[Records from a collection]

====

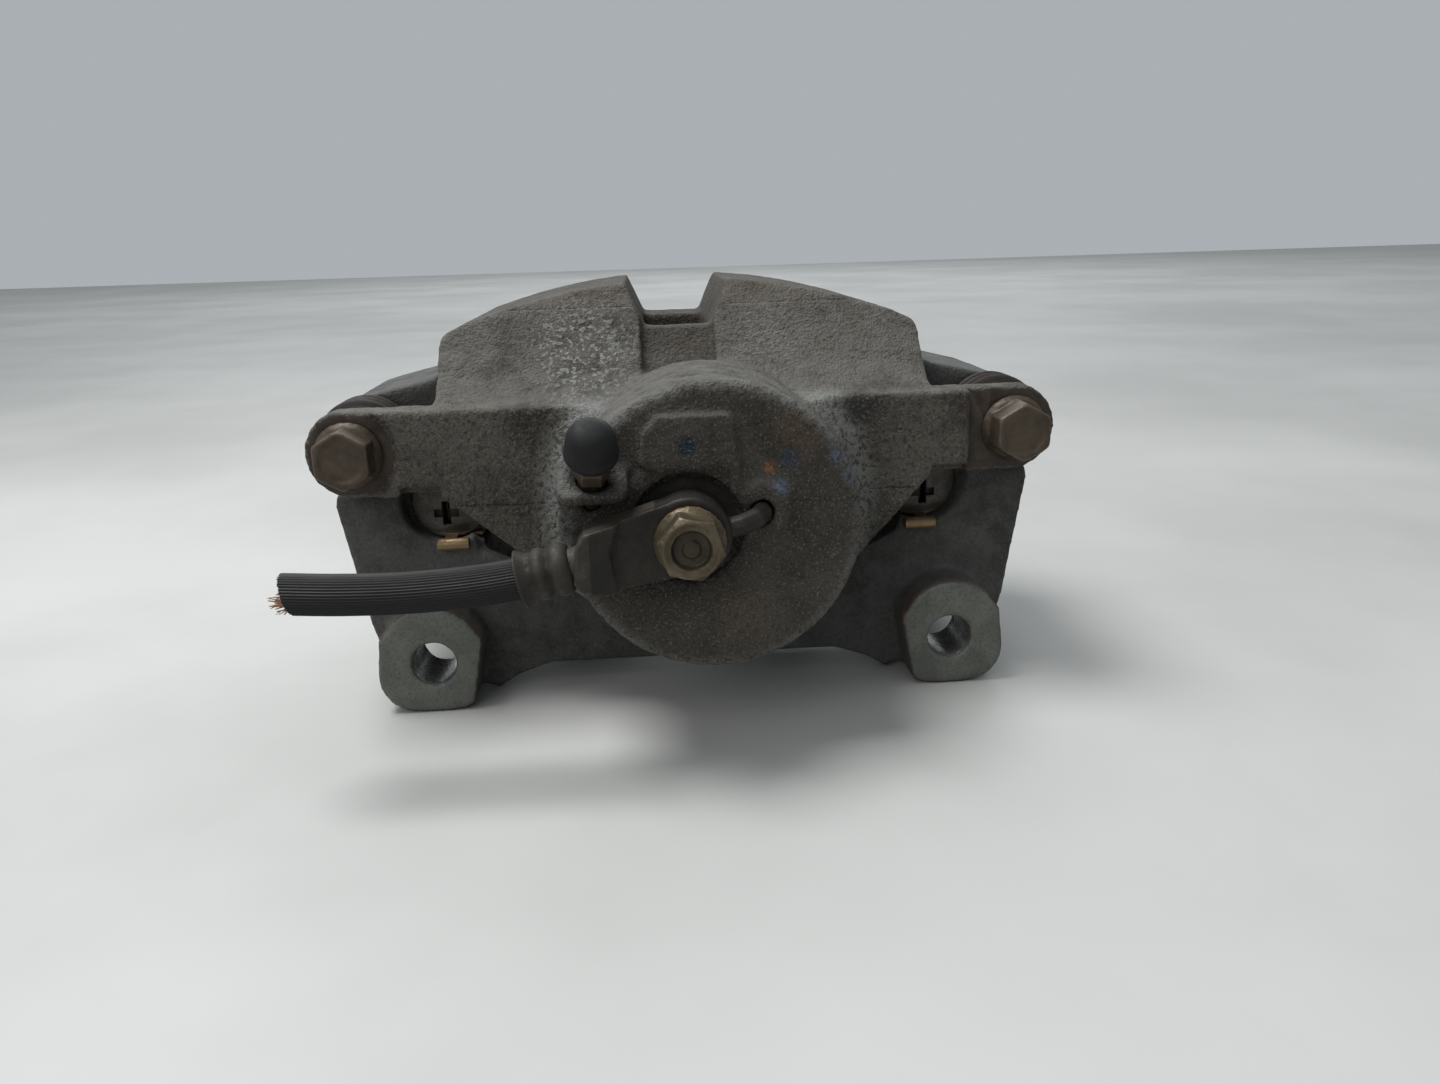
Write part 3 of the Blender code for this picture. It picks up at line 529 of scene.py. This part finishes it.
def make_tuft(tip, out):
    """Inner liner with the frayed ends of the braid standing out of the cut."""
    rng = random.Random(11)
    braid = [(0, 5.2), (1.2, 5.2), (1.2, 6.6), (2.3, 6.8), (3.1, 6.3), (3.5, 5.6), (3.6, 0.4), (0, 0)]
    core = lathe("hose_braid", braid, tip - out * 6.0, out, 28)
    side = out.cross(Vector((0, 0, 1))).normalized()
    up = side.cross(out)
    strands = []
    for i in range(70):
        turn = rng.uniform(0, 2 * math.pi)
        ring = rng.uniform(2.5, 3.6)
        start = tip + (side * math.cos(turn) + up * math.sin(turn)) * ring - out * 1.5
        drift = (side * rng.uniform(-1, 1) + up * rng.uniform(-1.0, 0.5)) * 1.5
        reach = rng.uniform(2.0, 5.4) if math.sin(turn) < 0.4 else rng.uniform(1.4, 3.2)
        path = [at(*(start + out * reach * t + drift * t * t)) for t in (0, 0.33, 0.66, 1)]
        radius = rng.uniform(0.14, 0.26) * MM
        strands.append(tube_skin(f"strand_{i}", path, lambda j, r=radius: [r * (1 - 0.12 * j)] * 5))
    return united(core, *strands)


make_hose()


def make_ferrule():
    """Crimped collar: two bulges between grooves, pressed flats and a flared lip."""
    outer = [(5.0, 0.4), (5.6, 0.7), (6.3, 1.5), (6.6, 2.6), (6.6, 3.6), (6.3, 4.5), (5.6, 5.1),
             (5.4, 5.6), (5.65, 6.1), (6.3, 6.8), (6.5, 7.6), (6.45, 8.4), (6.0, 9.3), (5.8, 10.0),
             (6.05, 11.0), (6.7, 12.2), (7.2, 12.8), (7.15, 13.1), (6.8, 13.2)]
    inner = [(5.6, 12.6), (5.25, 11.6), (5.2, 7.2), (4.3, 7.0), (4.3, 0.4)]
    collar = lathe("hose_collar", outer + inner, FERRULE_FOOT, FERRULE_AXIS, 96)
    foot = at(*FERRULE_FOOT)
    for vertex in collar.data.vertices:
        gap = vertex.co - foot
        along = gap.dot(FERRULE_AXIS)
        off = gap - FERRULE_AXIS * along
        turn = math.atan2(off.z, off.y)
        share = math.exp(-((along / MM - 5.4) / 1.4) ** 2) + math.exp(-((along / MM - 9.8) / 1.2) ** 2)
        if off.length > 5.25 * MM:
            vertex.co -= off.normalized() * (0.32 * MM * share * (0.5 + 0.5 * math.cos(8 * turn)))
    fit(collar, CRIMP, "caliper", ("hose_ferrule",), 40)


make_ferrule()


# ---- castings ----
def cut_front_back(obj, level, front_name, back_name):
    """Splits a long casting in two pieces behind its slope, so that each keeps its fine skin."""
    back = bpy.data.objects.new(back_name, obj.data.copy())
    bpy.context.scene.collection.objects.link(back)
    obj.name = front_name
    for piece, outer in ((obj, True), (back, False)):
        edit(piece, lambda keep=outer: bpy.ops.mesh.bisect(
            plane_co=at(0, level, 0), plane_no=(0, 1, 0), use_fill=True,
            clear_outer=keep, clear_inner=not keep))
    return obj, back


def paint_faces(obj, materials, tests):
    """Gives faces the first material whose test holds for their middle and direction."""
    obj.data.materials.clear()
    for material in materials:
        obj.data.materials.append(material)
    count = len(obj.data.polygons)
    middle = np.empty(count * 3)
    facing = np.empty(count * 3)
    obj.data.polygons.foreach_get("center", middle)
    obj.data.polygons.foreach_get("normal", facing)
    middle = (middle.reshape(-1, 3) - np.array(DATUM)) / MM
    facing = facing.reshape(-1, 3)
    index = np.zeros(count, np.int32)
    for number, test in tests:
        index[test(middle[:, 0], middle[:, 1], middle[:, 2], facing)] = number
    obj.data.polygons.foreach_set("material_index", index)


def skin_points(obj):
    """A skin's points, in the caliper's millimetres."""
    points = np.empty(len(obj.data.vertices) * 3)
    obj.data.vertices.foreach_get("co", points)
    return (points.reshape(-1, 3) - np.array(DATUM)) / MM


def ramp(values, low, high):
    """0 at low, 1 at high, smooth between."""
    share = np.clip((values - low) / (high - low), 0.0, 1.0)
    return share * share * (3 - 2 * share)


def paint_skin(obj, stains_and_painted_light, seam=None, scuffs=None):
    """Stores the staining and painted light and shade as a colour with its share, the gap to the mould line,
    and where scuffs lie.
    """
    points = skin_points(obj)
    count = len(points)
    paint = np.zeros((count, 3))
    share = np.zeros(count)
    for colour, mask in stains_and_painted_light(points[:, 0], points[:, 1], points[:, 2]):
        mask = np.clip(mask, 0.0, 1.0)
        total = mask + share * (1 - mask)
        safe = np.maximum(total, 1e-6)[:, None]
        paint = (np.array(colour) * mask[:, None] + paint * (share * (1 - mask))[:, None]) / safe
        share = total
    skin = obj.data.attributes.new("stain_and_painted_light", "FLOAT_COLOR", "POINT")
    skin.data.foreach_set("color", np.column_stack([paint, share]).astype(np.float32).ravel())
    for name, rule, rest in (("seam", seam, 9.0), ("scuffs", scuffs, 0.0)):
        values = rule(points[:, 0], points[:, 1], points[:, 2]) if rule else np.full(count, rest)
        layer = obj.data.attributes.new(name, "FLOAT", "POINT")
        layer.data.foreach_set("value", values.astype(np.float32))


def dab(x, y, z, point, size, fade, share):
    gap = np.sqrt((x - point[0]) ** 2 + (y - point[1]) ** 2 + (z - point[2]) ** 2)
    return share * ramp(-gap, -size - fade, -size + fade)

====

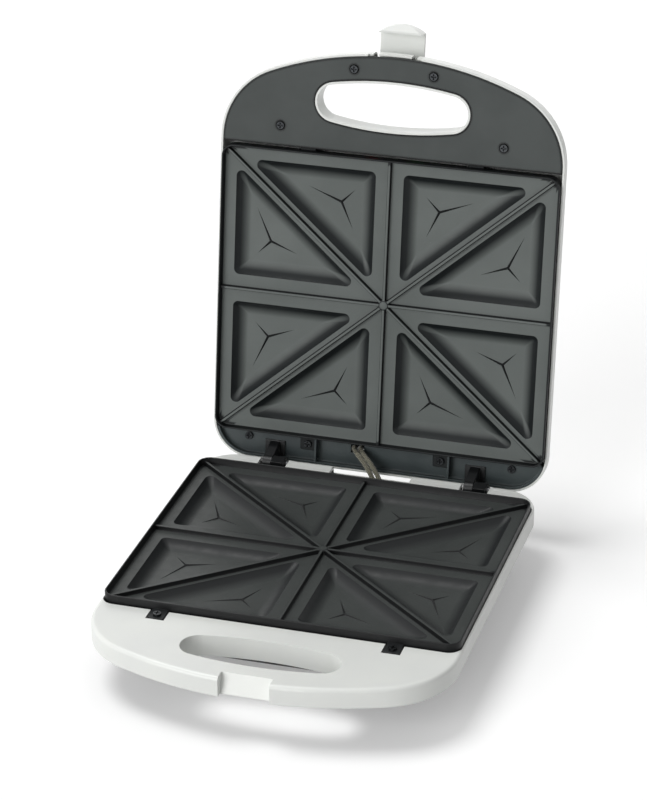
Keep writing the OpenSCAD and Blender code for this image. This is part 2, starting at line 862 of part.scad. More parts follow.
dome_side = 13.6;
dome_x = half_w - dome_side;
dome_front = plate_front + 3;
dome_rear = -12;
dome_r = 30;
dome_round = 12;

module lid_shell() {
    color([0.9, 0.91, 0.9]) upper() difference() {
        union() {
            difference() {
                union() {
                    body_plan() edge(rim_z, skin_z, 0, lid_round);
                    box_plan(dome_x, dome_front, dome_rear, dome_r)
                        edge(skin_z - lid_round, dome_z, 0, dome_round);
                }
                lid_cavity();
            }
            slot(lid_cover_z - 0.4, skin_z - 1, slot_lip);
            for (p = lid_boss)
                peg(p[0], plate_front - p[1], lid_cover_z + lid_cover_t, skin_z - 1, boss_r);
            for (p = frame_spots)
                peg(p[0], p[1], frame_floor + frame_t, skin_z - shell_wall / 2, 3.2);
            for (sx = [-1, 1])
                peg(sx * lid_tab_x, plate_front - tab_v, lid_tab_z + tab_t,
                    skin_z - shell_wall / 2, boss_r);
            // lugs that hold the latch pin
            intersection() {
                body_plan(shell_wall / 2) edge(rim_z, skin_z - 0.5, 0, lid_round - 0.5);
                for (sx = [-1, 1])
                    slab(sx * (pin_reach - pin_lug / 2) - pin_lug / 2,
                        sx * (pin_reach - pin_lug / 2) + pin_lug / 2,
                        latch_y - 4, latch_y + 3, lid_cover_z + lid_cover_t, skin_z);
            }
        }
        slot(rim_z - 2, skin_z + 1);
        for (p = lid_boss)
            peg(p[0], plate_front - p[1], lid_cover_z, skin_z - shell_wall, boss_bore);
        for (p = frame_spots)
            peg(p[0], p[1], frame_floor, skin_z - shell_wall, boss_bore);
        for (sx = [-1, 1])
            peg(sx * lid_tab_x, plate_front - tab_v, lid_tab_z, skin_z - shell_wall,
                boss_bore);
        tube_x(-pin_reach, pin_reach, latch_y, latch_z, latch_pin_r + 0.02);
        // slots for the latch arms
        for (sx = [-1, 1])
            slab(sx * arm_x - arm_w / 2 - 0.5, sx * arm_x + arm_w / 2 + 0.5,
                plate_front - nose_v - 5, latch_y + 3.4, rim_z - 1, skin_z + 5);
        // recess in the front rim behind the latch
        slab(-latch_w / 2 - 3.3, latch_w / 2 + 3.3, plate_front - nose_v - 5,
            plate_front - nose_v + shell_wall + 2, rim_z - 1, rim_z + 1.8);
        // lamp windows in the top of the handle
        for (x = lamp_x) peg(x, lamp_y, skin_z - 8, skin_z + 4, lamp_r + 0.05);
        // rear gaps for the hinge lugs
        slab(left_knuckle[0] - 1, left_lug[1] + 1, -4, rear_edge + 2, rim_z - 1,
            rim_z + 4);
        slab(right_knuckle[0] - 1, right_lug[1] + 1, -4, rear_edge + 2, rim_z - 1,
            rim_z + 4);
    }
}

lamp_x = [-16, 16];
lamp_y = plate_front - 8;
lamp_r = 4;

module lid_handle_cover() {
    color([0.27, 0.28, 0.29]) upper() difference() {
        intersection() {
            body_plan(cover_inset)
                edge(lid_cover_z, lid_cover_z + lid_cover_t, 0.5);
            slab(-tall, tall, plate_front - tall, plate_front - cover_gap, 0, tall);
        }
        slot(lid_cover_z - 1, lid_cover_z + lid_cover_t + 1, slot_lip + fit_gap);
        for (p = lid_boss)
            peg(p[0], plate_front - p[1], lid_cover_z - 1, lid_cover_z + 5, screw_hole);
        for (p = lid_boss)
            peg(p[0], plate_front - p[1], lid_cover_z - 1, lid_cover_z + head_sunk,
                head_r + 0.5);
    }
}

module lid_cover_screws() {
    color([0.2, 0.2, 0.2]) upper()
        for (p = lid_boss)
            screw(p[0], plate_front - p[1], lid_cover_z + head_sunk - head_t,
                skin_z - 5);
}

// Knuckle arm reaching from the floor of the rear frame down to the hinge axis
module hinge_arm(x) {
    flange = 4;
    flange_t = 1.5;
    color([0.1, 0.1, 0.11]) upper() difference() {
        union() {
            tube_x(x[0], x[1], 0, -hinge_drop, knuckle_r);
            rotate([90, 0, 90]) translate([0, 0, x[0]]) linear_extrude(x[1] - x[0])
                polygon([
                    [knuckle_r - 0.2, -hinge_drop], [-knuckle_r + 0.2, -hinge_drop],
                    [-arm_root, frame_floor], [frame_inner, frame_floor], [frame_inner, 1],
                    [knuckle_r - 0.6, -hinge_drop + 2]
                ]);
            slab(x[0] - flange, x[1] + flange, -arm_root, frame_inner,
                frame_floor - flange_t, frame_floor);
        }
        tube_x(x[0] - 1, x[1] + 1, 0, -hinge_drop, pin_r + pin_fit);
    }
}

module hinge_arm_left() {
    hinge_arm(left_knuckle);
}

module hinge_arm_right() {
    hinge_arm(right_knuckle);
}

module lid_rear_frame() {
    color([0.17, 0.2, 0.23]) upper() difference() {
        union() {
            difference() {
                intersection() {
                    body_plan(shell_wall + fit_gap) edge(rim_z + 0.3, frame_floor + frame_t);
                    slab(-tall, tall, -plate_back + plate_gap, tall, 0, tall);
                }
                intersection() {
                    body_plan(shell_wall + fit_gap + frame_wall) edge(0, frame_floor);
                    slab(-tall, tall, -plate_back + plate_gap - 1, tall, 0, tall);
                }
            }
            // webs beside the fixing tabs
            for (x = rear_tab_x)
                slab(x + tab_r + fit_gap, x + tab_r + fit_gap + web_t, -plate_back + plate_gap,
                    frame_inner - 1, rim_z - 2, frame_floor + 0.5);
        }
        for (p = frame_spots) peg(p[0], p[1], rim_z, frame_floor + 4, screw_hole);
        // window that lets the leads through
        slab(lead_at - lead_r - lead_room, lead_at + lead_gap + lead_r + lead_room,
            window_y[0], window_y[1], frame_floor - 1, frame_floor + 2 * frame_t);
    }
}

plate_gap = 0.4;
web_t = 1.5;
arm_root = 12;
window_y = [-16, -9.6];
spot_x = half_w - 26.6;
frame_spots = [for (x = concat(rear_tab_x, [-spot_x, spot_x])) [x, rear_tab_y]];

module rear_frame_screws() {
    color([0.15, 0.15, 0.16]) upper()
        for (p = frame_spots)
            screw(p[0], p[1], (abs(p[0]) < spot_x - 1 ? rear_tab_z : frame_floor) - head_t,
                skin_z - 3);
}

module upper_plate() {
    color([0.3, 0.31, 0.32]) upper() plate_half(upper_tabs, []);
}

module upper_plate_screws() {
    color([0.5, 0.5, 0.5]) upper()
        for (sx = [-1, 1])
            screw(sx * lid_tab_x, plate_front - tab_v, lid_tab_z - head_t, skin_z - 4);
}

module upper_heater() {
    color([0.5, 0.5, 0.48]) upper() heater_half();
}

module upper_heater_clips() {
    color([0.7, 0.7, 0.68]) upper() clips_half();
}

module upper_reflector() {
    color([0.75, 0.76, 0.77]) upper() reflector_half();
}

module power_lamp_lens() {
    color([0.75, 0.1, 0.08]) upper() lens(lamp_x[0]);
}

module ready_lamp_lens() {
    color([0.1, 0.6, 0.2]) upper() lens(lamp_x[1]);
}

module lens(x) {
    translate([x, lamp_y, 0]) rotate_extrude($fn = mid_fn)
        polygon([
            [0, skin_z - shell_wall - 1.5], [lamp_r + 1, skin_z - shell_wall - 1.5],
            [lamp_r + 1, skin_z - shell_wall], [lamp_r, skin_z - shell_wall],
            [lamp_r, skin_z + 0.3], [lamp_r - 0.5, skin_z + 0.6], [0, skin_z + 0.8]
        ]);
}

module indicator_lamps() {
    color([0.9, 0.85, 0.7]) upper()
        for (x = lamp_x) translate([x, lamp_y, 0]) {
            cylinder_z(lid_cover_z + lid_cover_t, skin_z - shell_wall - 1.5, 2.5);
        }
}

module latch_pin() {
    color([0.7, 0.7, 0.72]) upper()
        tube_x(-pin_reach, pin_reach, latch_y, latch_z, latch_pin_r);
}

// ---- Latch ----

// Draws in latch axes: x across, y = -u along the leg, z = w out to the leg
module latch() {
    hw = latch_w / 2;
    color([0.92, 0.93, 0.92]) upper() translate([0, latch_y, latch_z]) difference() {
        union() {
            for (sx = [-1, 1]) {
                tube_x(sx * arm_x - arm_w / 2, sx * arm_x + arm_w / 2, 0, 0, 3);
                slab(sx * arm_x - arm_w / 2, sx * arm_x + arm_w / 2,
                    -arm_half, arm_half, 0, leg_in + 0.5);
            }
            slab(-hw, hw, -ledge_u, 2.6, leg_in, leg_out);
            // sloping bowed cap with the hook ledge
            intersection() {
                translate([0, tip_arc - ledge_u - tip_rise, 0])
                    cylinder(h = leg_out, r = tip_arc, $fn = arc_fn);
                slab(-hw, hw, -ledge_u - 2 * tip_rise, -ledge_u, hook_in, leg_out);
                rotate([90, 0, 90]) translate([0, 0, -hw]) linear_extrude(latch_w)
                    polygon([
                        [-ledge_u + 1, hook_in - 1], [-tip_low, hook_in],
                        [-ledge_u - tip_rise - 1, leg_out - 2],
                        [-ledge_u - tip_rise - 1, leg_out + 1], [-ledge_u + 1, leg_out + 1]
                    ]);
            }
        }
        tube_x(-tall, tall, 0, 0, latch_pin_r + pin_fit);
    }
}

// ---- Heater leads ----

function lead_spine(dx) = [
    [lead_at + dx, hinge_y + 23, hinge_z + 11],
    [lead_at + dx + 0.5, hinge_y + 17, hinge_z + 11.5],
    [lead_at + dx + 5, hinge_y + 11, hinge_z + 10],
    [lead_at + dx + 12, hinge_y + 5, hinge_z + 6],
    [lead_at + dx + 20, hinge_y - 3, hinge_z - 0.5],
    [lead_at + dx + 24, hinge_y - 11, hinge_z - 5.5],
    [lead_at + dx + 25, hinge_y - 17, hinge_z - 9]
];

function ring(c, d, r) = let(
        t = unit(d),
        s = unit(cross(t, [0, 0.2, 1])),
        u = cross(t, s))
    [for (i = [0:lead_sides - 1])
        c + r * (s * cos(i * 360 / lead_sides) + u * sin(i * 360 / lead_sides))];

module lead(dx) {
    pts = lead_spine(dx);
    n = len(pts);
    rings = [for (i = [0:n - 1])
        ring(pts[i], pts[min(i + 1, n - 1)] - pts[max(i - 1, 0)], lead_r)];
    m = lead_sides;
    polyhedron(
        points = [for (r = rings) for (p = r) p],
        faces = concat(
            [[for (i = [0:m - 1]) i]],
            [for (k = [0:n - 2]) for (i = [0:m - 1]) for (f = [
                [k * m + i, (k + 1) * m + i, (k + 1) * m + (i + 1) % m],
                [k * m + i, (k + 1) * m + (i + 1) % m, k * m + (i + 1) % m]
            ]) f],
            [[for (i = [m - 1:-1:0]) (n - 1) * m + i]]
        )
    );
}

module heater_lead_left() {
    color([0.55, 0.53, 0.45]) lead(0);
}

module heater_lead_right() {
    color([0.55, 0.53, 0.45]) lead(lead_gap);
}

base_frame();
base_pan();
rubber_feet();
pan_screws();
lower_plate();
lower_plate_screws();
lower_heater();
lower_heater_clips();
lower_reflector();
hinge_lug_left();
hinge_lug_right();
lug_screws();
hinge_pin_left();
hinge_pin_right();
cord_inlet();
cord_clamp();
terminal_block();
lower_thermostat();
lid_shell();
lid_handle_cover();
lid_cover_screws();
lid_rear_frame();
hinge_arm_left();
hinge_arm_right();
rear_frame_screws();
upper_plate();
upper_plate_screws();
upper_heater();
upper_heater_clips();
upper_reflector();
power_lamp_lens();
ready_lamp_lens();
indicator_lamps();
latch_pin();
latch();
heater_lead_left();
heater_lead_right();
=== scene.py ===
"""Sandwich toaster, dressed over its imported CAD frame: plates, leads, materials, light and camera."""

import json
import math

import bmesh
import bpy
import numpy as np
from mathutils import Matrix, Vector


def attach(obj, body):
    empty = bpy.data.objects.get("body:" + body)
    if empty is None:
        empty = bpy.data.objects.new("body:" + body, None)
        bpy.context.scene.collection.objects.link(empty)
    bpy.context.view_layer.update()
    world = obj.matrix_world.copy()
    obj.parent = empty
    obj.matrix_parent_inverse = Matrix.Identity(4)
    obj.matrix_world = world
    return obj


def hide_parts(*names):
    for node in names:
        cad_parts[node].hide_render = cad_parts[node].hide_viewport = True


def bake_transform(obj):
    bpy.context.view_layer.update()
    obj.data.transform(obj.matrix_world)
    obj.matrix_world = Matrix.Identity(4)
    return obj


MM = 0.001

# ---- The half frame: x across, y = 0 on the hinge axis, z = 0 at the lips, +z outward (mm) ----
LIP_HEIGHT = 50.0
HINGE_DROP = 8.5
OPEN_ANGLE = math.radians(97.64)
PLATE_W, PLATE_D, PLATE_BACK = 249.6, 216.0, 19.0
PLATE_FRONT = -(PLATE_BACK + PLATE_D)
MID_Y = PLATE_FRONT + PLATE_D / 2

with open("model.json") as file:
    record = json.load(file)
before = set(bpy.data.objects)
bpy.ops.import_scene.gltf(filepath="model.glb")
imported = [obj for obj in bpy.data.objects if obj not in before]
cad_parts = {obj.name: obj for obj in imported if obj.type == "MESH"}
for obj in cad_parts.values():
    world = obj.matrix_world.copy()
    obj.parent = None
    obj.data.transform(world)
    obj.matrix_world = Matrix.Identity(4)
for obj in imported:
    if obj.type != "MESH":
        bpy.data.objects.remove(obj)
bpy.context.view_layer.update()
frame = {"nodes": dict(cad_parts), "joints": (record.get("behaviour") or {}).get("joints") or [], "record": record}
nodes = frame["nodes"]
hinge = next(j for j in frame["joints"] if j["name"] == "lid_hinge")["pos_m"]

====

*Work to do*
Repeat, exactly as they stand above, the lines from the line with "base_frame();" to the line with "if empty is", both lines included.

*Written answer*
base_frame();
base_pan();
rubber_feet();
pan_screws();
lower_plate();
lower_plate_screws();
lower_heater();
lower_heater_clips();
lower_reflector();
hinge_lug_left();
hinge_lug_right();
lug_screws();
hinge_pin_left();
hinge_pin_right();
cord_inlet();
cord_clamp();
terminal_block();
lower_thermostat();
lid_shell();
lid_handle_cover();
lid_cover_screws();
lid_rear_frame();
hinge_arm_left();
hinge_arm_right();
rear_frame_screws();
upper_plate();
upper_plate_screws();
upper_heater();
upper_heater_clips();
upper_reflector();
power_lamp_lens();
ready_lamp_lens();
indicator_lamps();
latch_pin();
latch();
heater_lead_left();
heater_lead_right();
=== scene.py ===
"""Sandwich toaster, dressed over its imported CAD frame: plates, leads, materials, light and camera."""

import json
import math

import bmesh
import bpy
import numpy as np
from mathutils import Matrix, Vector


def attach(obj, body):
    empty = bpy.data.objects.get("body:" + body)
    if empty is None:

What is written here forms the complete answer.